There were 12 public equity offerings in the public lodging sector from June 25 through Dec. 2, according to Levy. They raised more than $1.2 billion in public equity.
"This allows companies to get growth capital to buy more assets," Levy said. "Private REITs are raising huge amounts of equity capital."
In addition to private REITs, other potential hotel buyers are dedicated sector funds and local hotel owner/operators who have relationships with lenders.
"The capital markets are strong, and assets will become available to match up with this capital," Levy said. "There are funds out there that have owned billions in hotels that will use this window to sell."
As long as investors see high growth rates, multiples will remain at or above the current levels, Kline said.

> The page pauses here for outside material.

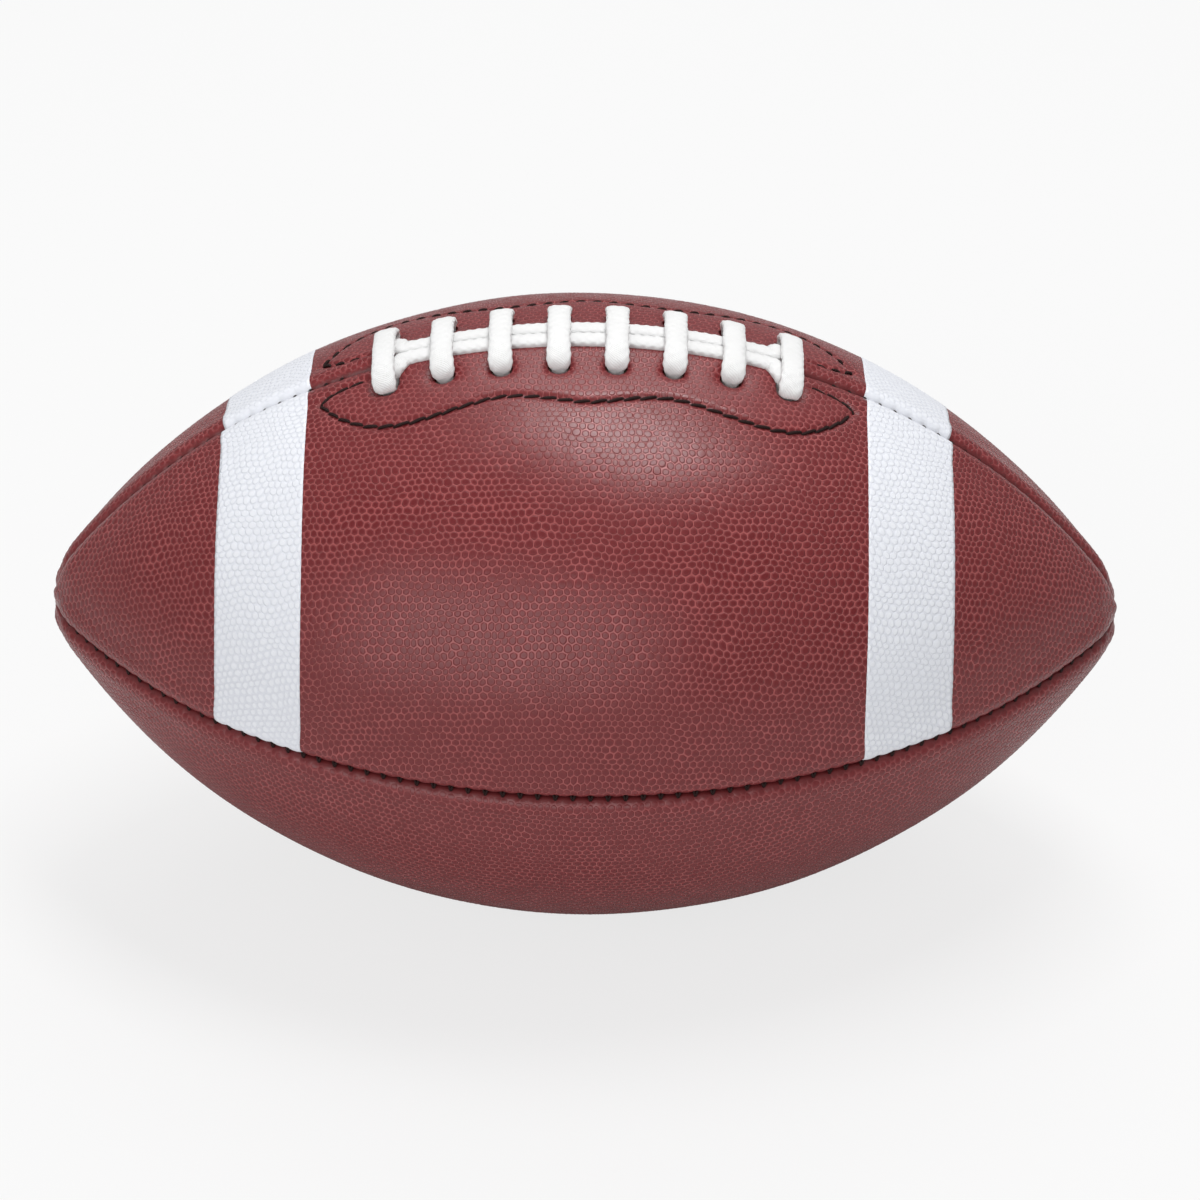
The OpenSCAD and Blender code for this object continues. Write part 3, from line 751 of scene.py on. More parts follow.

"The multiples are important because they grease the wheels of the capital flow," he said. "Public companies can use stock as currency or issue new stock to fund growth through acquisitions. On the private side, there is a tremendous amount of capital chasing transactions. It is likely there will be more sales of hotel assets in 2004."
Investors who got hurt in the stock market now are looking more favorably at real-estate. "It used to be if you bought real-estate, you missed out on your money tripling from a dot-com stock," Kline said. "That's not the case anymore."
Bond interest rates are so low that institutional investors also are looking at real-estate because they offer higher yields than bonds, plus offer equity upside, he said.
Meeting expectations
Many of these favorable conditions are based on expectations that hotels will be able to improve their earnings.